Rather, they are Europe’s modest attempt to ensure that they do not unwittingly economically underwrite illegal settlement activity that they cannot support.

In this context, it is worth noting that the administrations of both George H.W. Bush and Bill Clinton also applied economic pressures to dissociate the US from Israeli settlement construction by annually deducting the amount Israel spent on such activity from the US loan guarantees that would be available to Israel to resettle Russian Jews. 

Were these two presidents also guilty of “economic warfare” and “anti-Semitism”?

The bottom line is that if Congress passes the TPA legislation and it is signed into law with the Cardin amendment intact, the US will be defending Israeli settlements against European pressure; we will be making our trade relations with our European allies conditional on their conducting trade with Israeli settlements, in contravention of their own long-standing policy; and we will, for the first time, establish, as US policy, the conflation of Israel with the territory it has occupied, expropriated and settled since 1967.
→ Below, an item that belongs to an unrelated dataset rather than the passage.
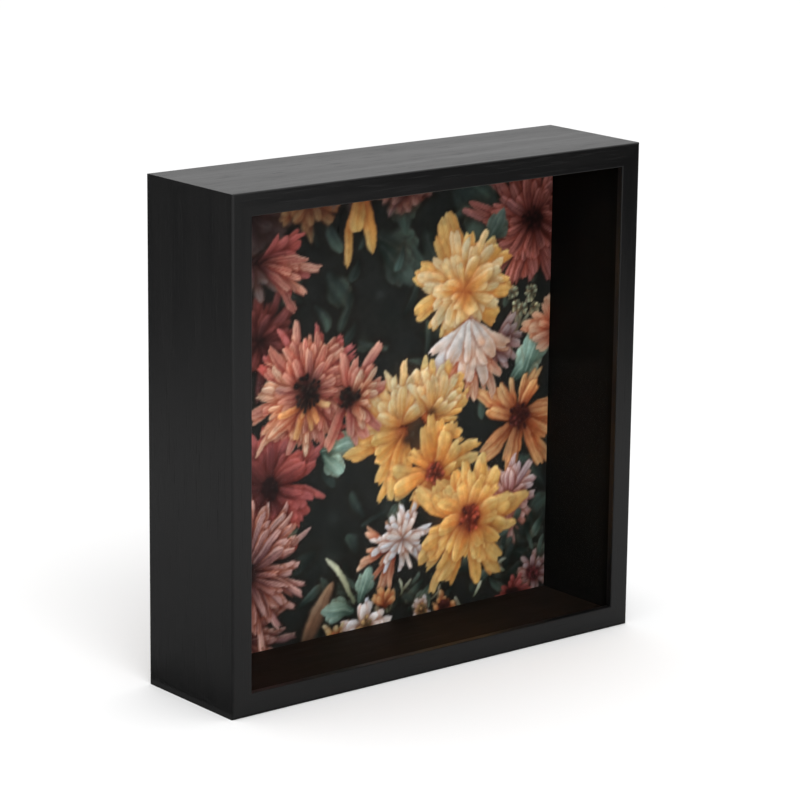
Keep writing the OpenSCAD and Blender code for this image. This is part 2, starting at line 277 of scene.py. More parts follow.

As momentous as these changes in US policy will be, readers of the New York Times have been kept in the dark.

Since the Cardin amendment was first inserted in the TPA bill, over 60 articles appeared in the Times covering the legislation.

These include over 20 articles and an editorial that appeared in the “paper of record” since the debate heated up in the past two weeks.

During this entire period, never once has the Times seen fit to even mention these amendments or describe their consequences for US-European relations or our overall Middle East policy.

Instead of suggesting a nefarious cover-up, it may just be that for the editors of the Times, these matters, as important as they are, just did not fit the story line they were developing.

Hence my suggestion of change of motto.